* _Stated problem_
Copy out exactly the lines from the start of the data to the line containing "from FreeCAD import". Include both.

* _Data to use_
◆ ◆ ◆ ◆ ◆
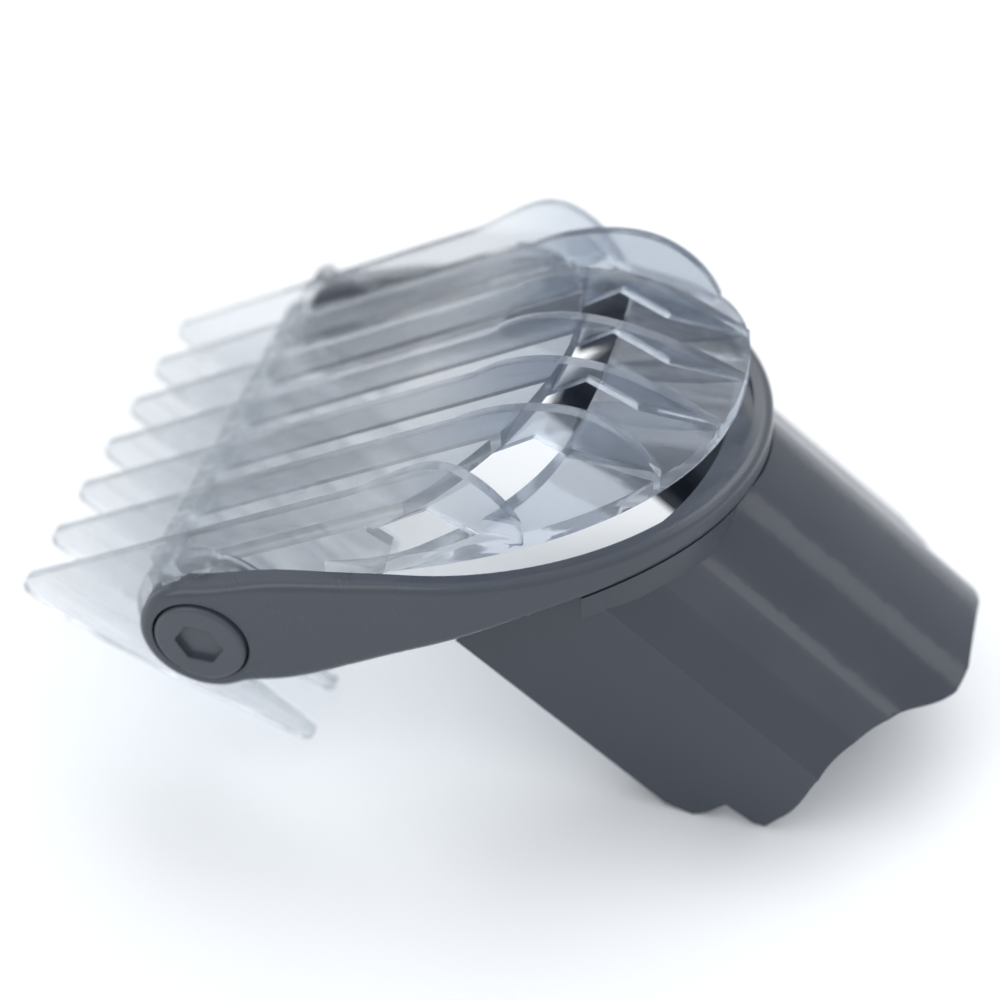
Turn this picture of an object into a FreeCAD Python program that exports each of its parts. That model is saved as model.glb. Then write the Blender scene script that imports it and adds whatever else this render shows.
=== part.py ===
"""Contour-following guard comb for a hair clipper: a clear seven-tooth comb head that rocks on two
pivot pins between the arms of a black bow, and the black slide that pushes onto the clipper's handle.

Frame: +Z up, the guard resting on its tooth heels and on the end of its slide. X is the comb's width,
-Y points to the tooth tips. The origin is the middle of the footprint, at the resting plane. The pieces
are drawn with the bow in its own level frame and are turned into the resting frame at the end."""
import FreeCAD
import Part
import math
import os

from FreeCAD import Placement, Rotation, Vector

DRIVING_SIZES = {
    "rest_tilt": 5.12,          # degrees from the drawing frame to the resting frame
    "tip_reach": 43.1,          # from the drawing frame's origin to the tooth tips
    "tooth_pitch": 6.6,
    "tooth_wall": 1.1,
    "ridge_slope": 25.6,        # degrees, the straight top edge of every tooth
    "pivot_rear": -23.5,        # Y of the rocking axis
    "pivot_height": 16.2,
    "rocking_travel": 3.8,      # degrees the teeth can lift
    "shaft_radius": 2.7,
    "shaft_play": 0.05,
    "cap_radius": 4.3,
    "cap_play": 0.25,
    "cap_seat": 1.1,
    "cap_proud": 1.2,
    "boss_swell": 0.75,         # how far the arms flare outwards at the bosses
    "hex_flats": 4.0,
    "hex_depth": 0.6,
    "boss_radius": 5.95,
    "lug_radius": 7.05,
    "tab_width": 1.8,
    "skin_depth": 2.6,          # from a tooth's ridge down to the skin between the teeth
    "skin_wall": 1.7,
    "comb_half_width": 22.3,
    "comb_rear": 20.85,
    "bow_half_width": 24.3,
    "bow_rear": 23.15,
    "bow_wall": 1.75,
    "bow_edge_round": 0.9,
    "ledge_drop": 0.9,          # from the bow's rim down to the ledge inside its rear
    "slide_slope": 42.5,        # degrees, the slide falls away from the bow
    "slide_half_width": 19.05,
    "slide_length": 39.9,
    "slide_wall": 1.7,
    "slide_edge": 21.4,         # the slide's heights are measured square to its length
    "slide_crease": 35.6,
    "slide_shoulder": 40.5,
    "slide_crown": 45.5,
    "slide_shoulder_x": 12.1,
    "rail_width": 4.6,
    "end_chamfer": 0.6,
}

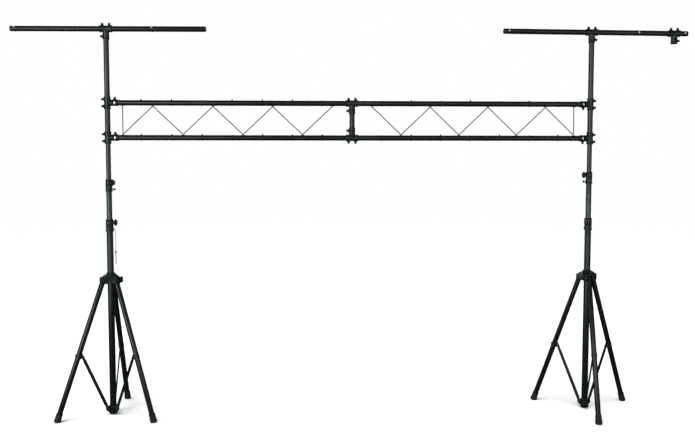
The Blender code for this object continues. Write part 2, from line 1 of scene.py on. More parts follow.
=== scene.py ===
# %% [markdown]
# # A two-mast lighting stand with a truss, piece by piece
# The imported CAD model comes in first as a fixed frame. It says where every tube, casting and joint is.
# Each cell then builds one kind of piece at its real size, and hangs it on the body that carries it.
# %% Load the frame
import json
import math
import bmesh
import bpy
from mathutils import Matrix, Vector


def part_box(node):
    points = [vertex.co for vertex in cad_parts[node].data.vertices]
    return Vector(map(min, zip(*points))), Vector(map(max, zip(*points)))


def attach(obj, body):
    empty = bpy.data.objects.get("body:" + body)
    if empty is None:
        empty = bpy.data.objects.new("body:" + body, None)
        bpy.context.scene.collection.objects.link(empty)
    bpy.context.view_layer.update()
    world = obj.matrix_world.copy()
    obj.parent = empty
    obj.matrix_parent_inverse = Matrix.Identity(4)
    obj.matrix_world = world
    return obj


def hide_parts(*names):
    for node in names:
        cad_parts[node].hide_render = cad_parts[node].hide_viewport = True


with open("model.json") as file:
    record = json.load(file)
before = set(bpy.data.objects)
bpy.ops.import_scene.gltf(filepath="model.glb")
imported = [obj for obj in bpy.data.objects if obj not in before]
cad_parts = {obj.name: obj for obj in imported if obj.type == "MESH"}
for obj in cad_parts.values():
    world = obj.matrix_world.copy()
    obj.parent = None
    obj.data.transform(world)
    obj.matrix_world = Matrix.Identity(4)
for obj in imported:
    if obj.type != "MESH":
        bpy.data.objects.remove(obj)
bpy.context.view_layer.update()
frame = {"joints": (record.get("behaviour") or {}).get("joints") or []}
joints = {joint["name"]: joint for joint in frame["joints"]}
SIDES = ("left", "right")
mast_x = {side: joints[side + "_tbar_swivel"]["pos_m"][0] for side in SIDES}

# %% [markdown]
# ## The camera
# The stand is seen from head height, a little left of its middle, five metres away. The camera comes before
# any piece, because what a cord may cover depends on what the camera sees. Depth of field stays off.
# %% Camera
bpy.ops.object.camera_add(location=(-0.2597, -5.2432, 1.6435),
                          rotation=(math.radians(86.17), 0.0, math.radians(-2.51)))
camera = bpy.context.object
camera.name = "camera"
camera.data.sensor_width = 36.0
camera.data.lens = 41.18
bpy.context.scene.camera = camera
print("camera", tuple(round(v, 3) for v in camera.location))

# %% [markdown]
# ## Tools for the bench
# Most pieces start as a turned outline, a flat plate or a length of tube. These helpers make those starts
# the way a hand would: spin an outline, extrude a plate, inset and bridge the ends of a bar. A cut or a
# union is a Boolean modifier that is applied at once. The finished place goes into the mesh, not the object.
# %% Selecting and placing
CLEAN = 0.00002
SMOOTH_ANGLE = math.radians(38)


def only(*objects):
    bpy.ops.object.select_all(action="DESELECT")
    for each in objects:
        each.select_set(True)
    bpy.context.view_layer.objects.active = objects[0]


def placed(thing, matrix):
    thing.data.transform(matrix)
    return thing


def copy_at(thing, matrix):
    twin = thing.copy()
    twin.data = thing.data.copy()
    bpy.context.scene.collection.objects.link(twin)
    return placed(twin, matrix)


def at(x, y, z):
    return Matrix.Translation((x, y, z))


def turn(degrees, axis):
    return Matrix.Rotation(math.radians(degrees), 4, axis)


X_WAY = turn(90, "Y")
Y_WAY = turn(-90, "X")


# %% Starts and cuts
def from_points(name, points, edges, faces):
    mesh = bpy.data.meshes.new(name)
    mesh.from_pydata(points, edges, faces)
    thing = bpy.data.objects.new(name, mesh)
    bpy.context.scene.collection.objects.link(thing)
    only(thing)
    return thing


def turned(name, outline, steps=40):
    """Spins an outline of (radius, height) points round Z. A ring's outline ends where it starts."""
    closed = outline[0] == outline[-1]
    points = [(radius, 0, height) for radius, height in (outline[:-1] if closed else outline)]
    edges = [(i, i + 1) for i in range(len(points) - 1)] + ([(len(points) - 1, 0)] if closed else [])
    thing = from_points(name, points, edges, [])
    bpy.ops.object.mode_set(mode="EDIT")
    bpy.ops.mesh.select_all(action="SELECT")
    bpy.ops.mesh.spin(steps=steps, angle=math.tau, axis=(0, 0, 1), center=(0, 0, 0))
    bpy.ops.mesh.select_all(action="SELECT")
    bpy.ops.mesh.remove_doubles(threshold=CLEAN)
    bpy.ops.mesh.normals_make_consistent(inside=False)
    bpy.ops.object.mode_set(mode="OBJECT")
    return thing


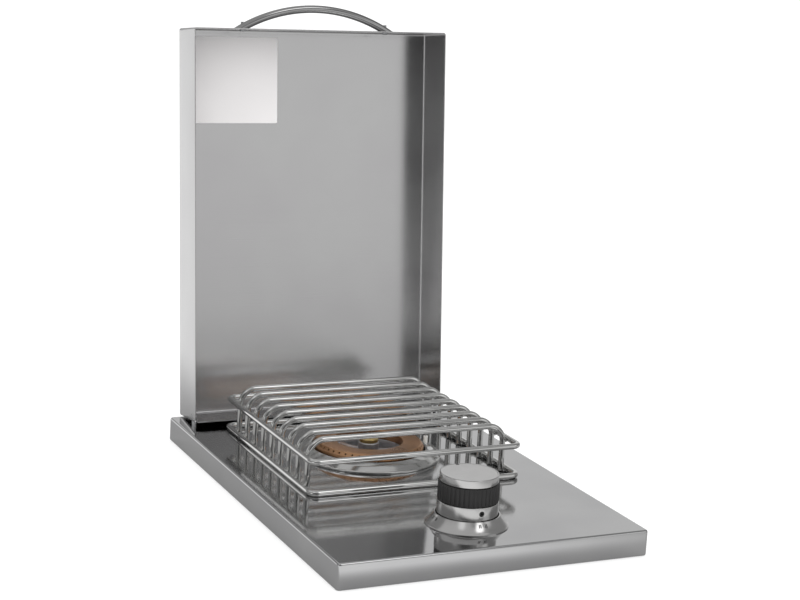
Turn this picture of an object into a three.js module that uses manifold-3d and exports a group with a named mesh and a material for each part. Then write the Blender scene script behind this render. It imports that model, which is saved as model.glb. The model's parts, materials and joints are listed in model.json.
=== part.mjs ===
◆ ◆ ◆ ◆ ◆
* _Task result_
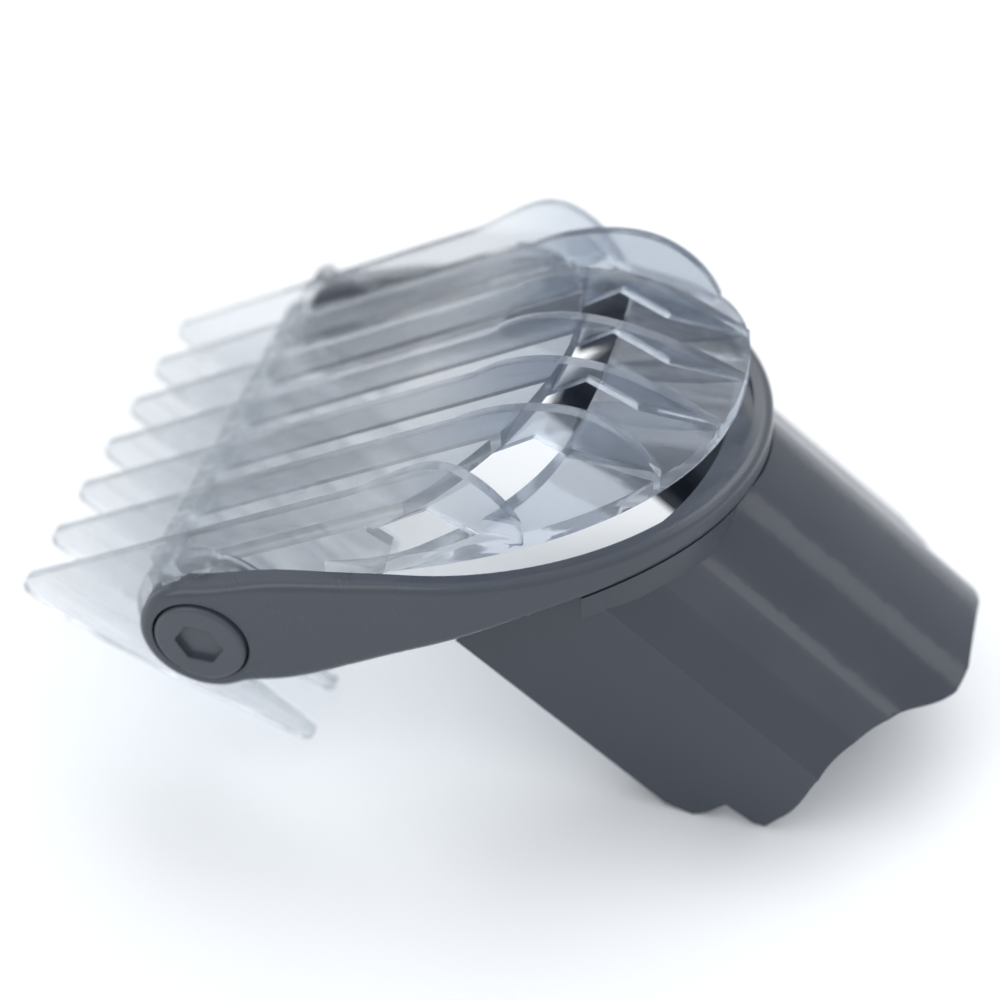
Turn this picture of an object into a FreeCAD Python program that exports each of its parts. That model is saved as model.glb. Then write the Blender scene script that imports it and adds whatever else this render shows.
=== part.py ===
"""Contour-following guard comb for a hair clipper: a clear seven-tooth comb head that rocks on two
pivot pins between the arms of a black bow, and the black slide that pushes onto the clipper's handle.

Frame: +Z up, the guard resting on its tooth heels and on the end of its slide. X is the comb's width,
-Y points to the tooth tips. The origin is the middle of the footprint, at the resting plane. The pieces
are drawn with the bow in its own level frame and are turned into the resting frame at the end."""
import FreeCAD
import Part
import math
import os

from FreeCAD import Placement, Rotation, Vector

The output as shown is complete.